--- start of DATA EXCERPT ---
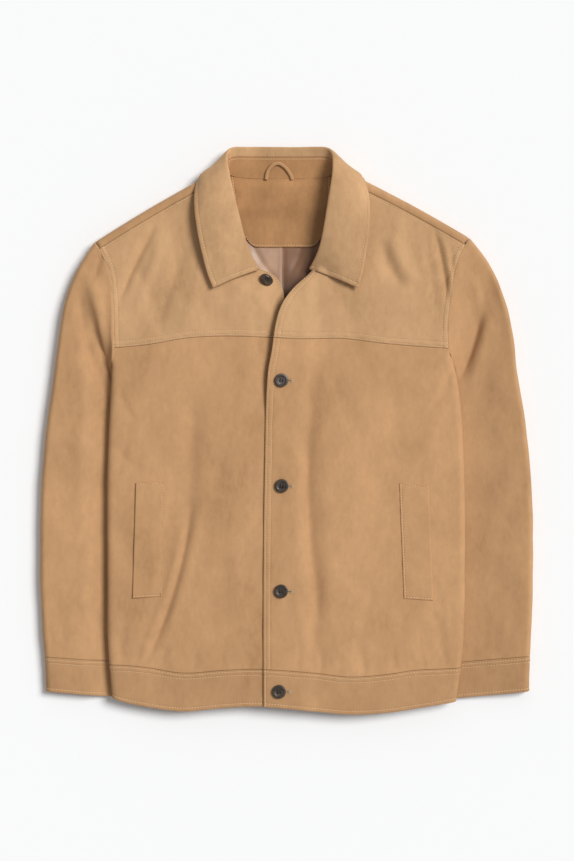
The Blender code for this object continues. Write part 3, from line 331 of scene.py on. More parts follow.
def read_line(at, run, points):
    """The point of a line at a distance along it, or the points at many."""
    return np.stack([np.interp(at, run, column) for column in np.transpose(points)], axis=-1)


def ease(low, high, at):
    """0 below low, 1 above high, and smooth in between. With low above high it falls instead."""
    t = np.clip((np.asarray(at, float) - low) / (high - low), 0, 1)
    return t * t * (3 - 2 * t)


def mix(a, b, share):
    """From a at share 0 to b at share 1."""
    return a + (b - a) * share


def along(start, end, count):
    return np.linspace(start, end, count)


def edge_spaced(length, spacing, fine_start=True, fine_end=True):
    """Shares from 0 to 1 along a length, closer together where a seam or a turned edge is."""
    close = np.array([0, 0.45, 0.95, 1.5, 2.1, 2.8, 3.7, 4.8, 6.0, 7.0, 7.8, 8.6, 9.6, 11.0, 13.0])
    first = close if fine_start else np.array([0.0])
    last = length - close[::-1] if fine_end else np.array([float(length)])
    count = max(2, int(round((last[0] - first[-1]) / spacing)) + 1)
    middle = along(first[-1], last[0], count)[1:-1]
    return np.concatenate([first, middle, last]) / length


def points_of(*columns):
    """Points from their x, y and, where they have one, z."""
    return np.stack(np.broadcast_arrays(*columns), axis=-1).astype(float)


def fold_height(folds, x, y):
    """Height of the soft ridges and troughs of a table at a point. Each fades towards its ends."""
    total = np.zeros(np.shape(x))
    for fold in folds:
        run = np.array([fold.x1 - fold.x0, fold.y1 - fold.y0], float)
        length = np.hypot(*run)
        run /= length
        down = ((x - fold.x0) * run[0] + (y - fold.y0) * run[1]) / length
        across = (x - fold.x0) * run[1] - (y - fold.y0) * run[0] - fold.bow * 4 * down * (1 - down)
        ends = ease(-0.12, 0.3, down) * ease(1.12, 0.7, down)
        total = total + fold.height * ends * np.exp(-((across / fold.width) ** 2))
    return total


def ripple(x, y, seed, size=34.0):
    """Gentle unevenness of hand-laid leather, from a few crossed waves, within about -1 to 1."""
    waves = np.random.default_rng(seed)
    total = np.zeros(np.shape(x))
    for _ in range(9):
        angle = waves.uniform(0, math.pi)
        length = size * waves.uniform(0.7, 2.6)
        phase = waves.uniform(0, 2 * math.pi)
        bend = waves.uniform(0.4, 1.2)
        turn = 2 * math.pi / length
        u = x * math.cos(angle) + y * math.sin(angle)
        v = y * math.cos(angle) - x * math.sin(angle)
        total = total + np.sin(u * turn + phase + bend * np.sin(v * turn * 0.6 + phase)) * length / size
    return total / 9


# ---------------------------------------------------------------------------------------------- torso's form


SIDE_COLUMN = {-1: "left", 1: "right"}  # of the tables, as one looks at the jacket


def armhole_x(side, y):
    return smooth(ARMHOLES, "y", SIDE_COLUMN[side], y)


def torso_edge(side, y):
    """The torso's outline at its side, up to the underarm."""
    return smooth(TORSO_SIDES, "y", SIDE_COLUMN[side], np.minimum(y, UNDERARM[side]))


def side_x(side, y):
    """Middle of the cloth at the folded side. Past the underarm the fold runs out beyond the armhole."""
    run_out = 14.0 * ease(UNDERARM[side] - 1, UNDERARM[side] + 26, y) + 26.0 * ease(185, 245, y)
    return torso_edge(side, y) - side * CLOTH / 2 + side * run_out


def shoulder_y(side, x):
    """Middle of the cloth at the folded shoulder, from the shoulder point up to the neck."""
    (x0, y0), (x1, y1) = SHOULDER_POINT[side], NECK_POINT[side]
    t = (np.asarray(x, float) - x0) / (x1 - x0)
    crown = SHOULDER_CROWN * np.sin(math.pi * np.clip(t, 0, 1))
    return y0 + (y1 - y0) * t + crown - CLOTH / 2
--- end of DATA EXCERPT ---
AIM
Write the complete data out, exactly as above.

CORRECT RESPONSE
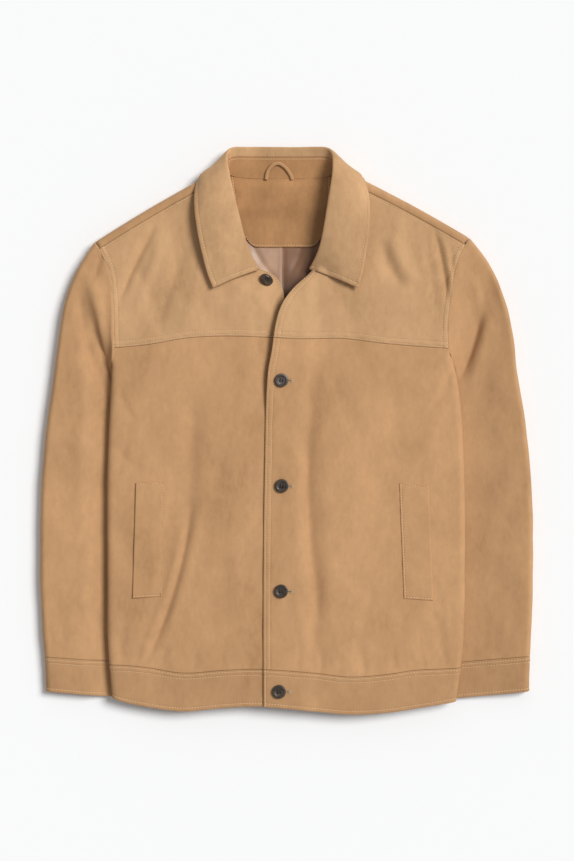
The Blender code for this object continues. Write part 3, from line 331 of scene.py on. More parts follow.
def read_line(at, run, points):
    """The point of a line at a distance along it, or the points at many."""
    return np.stack([np.interp(at, run, column) for column in np.transpose(points)], axis=-1)


def ease(low, high, at):
    """0 below low, 1 above high, and smooth in between. With low above high it falls instead."""
    t = np.clip((np.asarray(at, float) - low) / (high - low), 0, 1)
    return t * t * (3 - 2 * t)


def mix(a, b, share):
    """From a at share 0 to b at share 1."""
    return a + (b - a) * share


def along(start, end, count):
    return np.linspace(start, end, count)


def edge_spaced(length, spacing, fine_start=True, fine_end=True):
    """Shares from 0 to 1 along a length, closer together where a seam or a turned edge is."""
    close = np.array([0, 0.45, 0.95, 1.5, 2.1, 2.8, 3.7, 4.8, 6.0, 7.0, 7.8, 8.6, 9.6, 11.0, 13.0])
    first = close if fine_start else np.array([0.0])
    last = length - close[::-1] if fine_end else np.array([float(length)])
    count = max(2, int(round((last[0] - first[-1]) / spacing)) + 1)
    middle = along(first[-1], last[0], count)[1:-1]
    return np.concatenate([first, middle, last]) / length


def points_of(*columns):
    """Points from their x, y and, where they have one, z."""
    return np.stack(np.broadcast_arrays(*columns), axis=-1).astype(float)


def fold_height(folds, x, y):
    """Height of the soft ridges and troughs of a table at a point. Each fades towards its ends."""
    total = np.zeros(np.shape(x))
    for fold in folds:
        run = np.array([fold.x1 - fold.x0, fold.y1 - fold.y0], float)
        length = np.hypot(*run)
        run /= length
        down = ((x - fold.x0) * run[0] + (y - fold.y0) * run[1]) / length
        across = (x - fold.x0) * run[1] - (y - fold.y0) * run[0] - fold.bow * 4 * down * (1 - down)
        ends = ease(-0.12, 0.3, down) * ease(1.12, 0.7, down)
        total = total + fold.height * ends * np.exp(-((across / fold.width) ** 2))
    return total


def ripple(x, y, seed, size=34.0):
    """Gentle unevenness of hand-laid leather, from a few crossed waves, within about -1 to 1."""
    waves = np.random.default_rng(seed)
    total = np.zeros(np.shape(x))
    for _ in range(9):
        angle = waves.uniform(0, math.pi)
        length = size * waves.uniform(0.7, 2.6)
        phase = waves.uniform(0, 2 * math.pi)
        bend = waves.uniform(0.4, 1.2)
        turn = 2 * math.pi / length
        u = x * math.cos(angle) + y * math.sin(angle)
        v = y * math.cos(angle) - x * math.sin(angle)
        total = total + np.sin(u * turn + phase + bend * np.sin(v * turn * 0.6 + phase)) * length / size
    return total / 9


# ---------------------------------------------------------------------------------------------- torso's form


SIDE_COLUMN = {-1: "left", 1: "right"}  # of the tables, as one looks at the jacket


def armhole_x(side, y):
    return smooth(ARMHOLES, "y", SIDE_COLUMN[side], y)


def torso_edge(side, y):
    """The torso's outline at its side, up to the underarm."""
    return smooth(TORSO_SIDES, "y", SIDE_COLUMN[side], np.minimum(y, UNDERARM[side]))


def side_x(side, y):
    """Middle of the cloth at the folded side. Past the underarm the fold runs out beyond the armhole."""
    run_out = 14.0 * ease(UNDERARM[side] - 1, UNDERARM[side] + 26, y) + 26.0 * ease(185, 245, y)
    return torso_edge(side, y) - side * CLOTH / 2 + side * run_out


def shoulder_y(side, x):
    """Middle of the cloth at the folded shoulder, from the shoulder point up to the neck."""
    (x0, y0), (x1, y1) = SHOULDER_POINT[side], NECK_POINT[side]
    t = (np.asarray(x, float) - x0) / (x1 - x0)
    crown = SHOULDER_CROWN * np.sin(math.pi * np.clip(t, 0, 1))
    return y0 + (y1 - y0) * t + crown - CLOTH / 2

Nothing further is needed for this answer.